**Exercise objective:**
Find each line containing the string "this" and return it.

**Supplied records:**

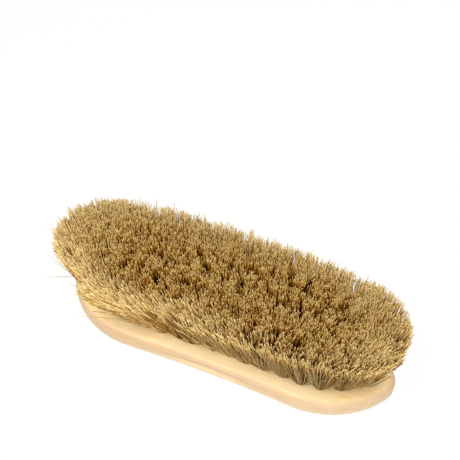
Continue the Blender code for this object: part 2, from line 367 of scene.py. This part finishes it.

...

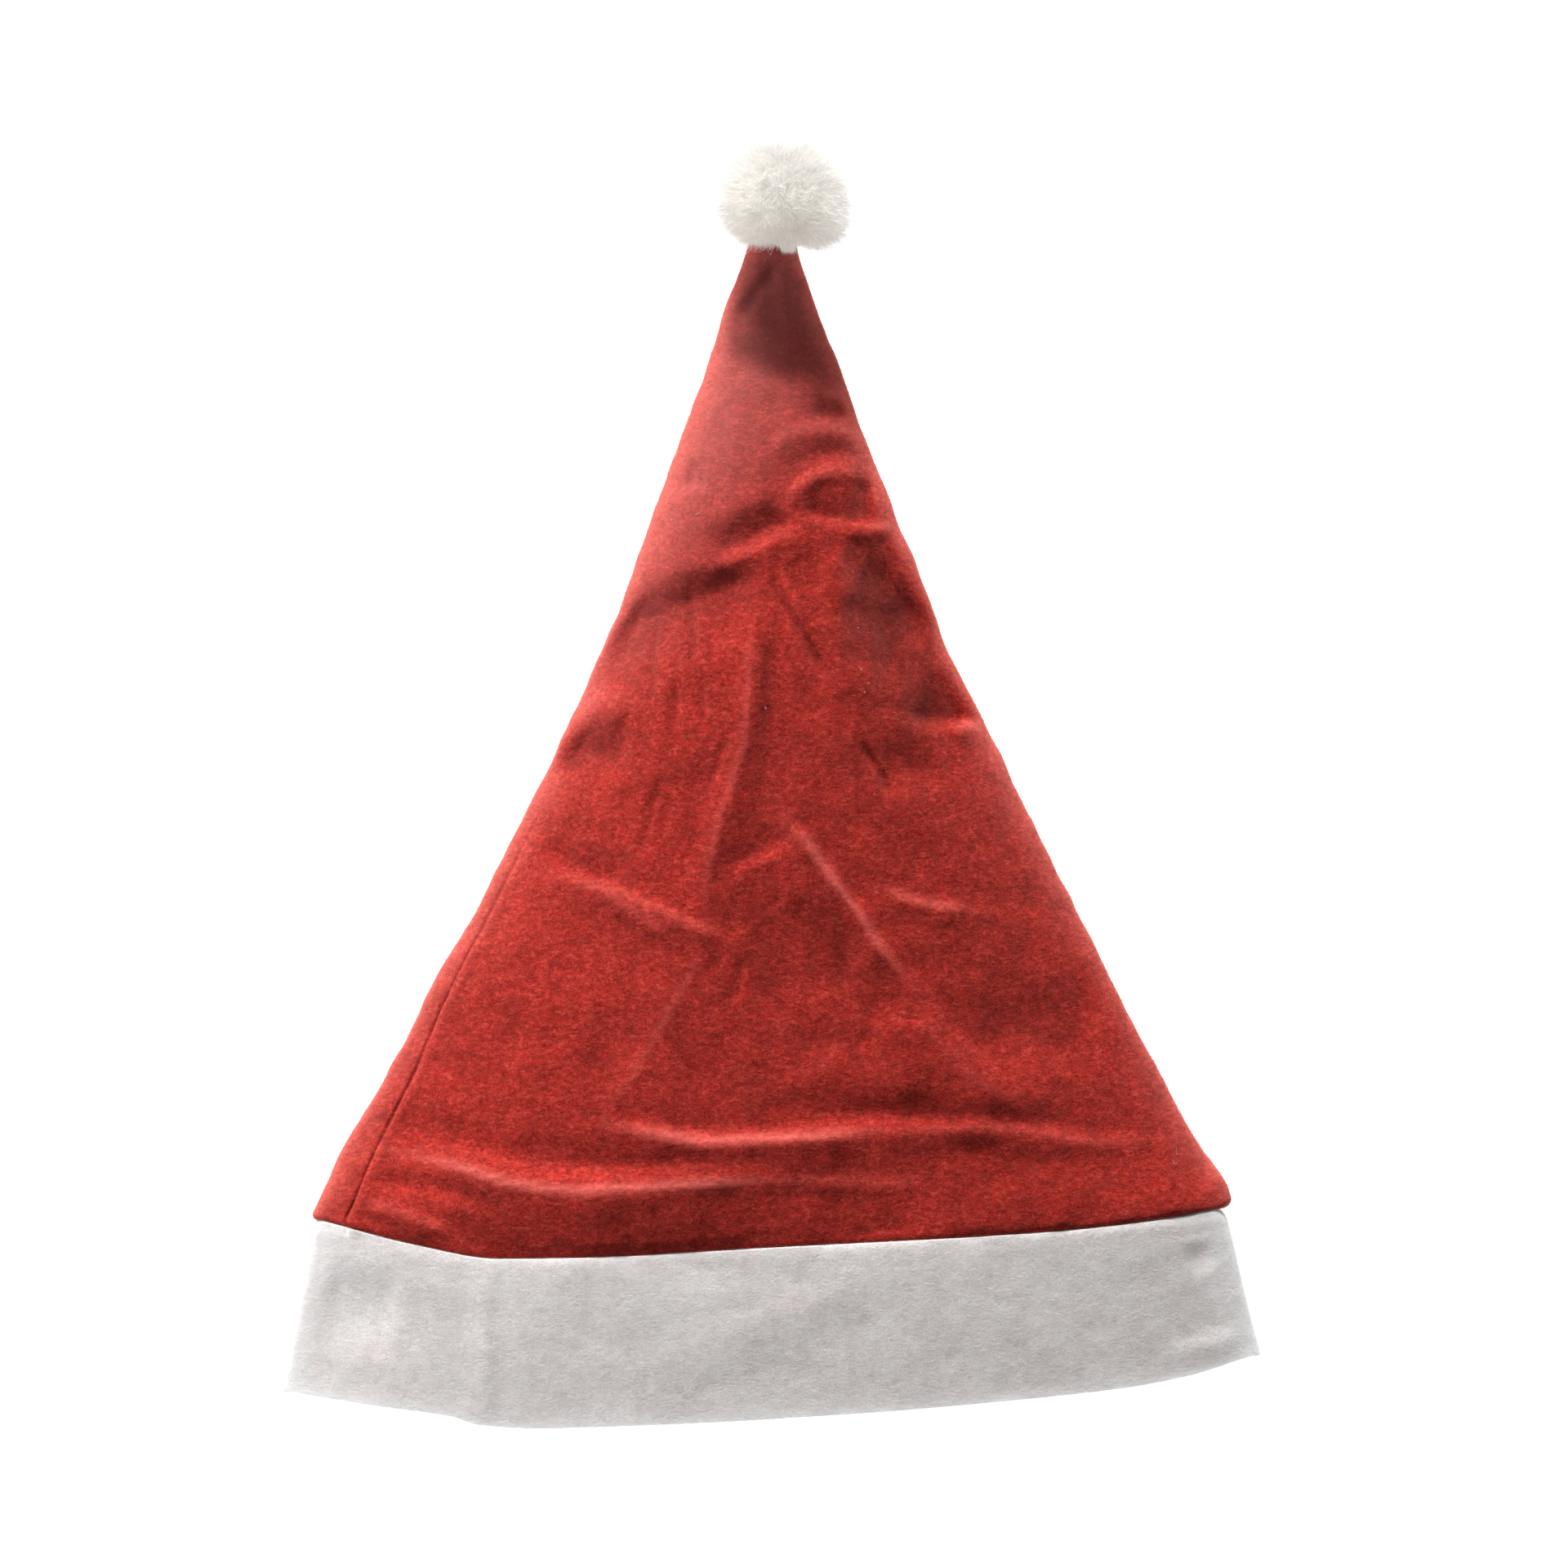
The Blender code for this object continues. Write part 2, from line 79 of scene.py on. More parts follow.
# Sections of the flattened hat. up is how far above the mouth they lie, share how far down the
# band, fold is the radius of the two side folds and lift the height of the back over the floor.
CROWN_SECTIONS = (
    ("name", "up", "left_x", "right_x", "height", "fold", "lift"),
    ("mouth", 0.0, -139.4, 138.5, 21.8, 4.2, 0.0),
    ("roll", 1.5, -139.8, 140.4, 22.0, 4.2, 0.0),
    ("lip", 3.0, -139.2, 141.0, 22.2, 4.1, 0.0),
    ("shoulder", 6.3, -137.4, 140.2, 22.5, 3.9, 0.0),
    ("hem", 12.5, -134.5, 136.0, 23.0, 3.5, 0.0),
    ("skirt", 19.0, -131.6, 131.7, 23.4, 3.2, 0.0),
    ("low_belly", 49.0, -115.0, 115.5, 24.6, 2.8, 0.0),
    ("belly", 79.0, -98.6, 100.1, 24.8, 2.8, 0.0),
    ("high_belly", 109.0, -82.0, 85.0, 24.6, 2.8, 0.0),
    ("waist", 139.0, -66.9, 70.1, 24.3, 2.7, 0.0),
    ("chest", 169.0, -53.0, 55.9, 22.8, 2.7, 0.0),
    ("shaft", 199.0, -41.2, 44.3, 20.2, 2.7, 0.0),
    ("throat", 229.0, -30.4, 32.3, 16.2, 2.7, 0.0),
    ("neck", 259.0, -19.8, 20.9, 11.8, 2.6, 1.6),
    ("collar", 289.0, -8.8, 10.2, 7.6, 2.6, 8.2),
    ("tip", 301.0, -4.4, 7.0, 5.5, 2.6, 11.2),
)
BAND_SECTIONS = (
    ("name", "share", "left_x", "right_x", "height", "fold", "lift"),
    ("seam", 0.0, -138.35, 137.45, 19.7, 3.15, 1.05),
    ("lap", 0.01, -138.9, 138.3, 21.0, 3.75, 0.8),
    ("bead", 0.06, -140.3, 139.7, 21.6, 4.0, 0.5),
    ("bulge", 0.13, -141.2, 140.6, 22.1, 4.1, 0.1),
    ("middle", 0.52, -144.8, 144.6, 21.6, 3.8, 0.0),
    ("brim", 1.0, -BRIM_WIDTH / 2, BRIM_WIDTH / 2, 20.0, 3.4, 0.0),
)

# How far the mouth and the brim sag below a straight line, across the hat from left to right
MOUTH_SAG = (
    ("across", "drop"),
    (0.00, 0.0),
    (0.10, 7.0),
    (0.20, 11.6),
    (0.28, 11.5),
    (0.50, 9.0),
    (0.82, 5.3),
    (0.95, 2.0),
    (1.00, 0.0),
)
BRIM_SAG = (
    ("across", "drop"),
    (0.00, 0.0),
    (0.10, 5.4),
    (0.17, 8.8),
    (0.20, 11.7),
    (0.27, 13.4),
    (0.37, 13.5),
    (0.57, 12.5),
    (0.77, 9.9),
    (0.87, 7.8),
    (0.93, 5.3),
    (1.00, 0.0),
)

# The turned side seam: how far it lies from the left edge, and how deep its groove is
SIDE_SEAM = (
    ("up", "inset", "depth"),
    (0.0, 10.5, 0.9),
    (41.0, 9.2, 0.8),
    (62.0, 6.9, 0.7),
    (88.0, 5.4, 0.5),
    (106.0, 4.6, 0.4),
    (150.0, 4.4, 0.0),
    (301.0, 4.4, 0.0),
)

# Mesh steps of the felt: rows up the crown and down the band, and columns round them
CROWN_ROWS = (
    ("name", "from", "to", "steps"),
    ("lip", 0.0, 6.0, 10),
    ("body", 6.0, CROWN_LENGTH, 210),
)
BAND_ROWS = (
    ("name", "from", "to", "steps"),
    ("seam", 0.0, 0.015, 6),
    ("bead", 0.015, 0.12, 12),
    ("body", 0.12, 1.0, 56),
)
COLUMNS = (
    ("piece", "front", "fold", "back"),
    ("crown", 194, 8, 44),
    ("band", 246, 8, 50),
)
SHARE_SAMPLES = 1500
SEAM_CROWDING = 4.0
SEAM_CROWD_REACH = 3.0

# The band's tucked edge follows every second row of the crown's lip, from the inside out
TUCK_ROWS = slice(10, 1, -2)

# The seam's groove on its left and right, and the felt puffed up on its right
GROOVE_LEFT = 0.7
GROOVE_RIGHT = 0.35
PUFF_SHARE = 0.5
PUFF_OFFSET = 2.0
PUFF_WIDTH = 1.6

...

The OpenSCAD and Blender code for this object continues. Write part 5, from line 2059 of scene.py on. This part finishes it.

**Output of the exercise:**
Continue the Blender code for this object: part 2, from line 367 of scene.py. This part finishes it.
The Blender code for this object continues. Write part 2, from line 79 of scene.py on. More parts follow.
The OpenSCAD and Blender code for this object continues. Write part 5, from line 2059 of scene.py on. This part finishes it.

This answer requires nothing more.